I'd like to manually add a vector of transcript sizes to my DDS object. I tried setting:
dds@assays$data$avgTxLength=data.frame(row.names=txOrder,"avgTxLength"=tlen[txOrder,])
Where txOrder is the row names from the dds data and tlen is the (out of order) transcript list for those row names. The error I get when I try using fpkm() is "invalid 'dimnames' given for data frame".
How do I add this vector so I can output fpkm?
Nope, neither worked.
I'm working at the transcript level and I have the length for each transcript (calculated with a simple script from the gtf). So tlen is a data frame with transcript_id's as row names and one column of data labeled "Len". txOrder is a character array with the transcript_id values used in my dds object (after filtering) in the correct order.

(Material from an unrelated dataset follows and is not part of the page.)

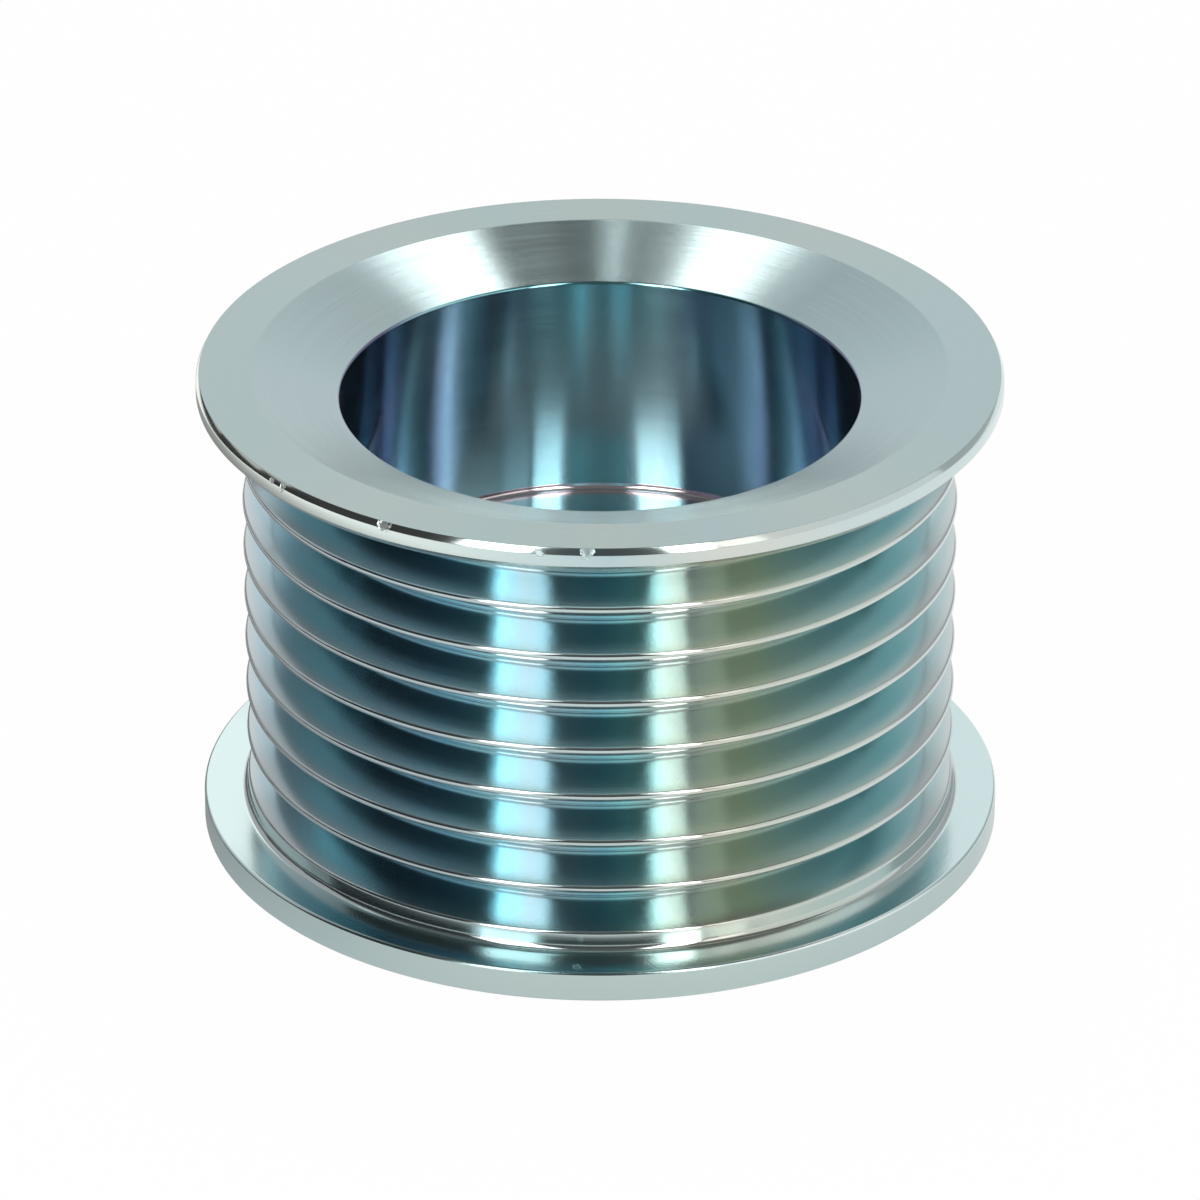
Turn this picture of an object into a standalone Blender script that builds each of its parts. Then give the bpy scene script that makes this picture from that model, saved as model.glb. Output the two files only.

Replacing "xxx" or "x" in the above examples with tlen[txOrder,] (which produces a numeric vector) still gives the "dimnames" error when I try fpkm().
Can you make a small reproducible example, so I can take a look? Ideally with just simulated data, e.g. makeExampleDESeqDataSet.
In creating a subset example object, I can now get the mcols(dds)$basepairs<-x method to work. So now I'll go back and re-create my original dds object--perhaps I screwed it up with my other trial methods. But thanks--this seems to have solved my problem!
For bp gene lengths, should I use the original CDS length or the effective CDS length (CDS length - read length)? Thanks!
I don't have any preference here. I tend to use methods like Salmon for calculating abundance, rather than FPKM from counts.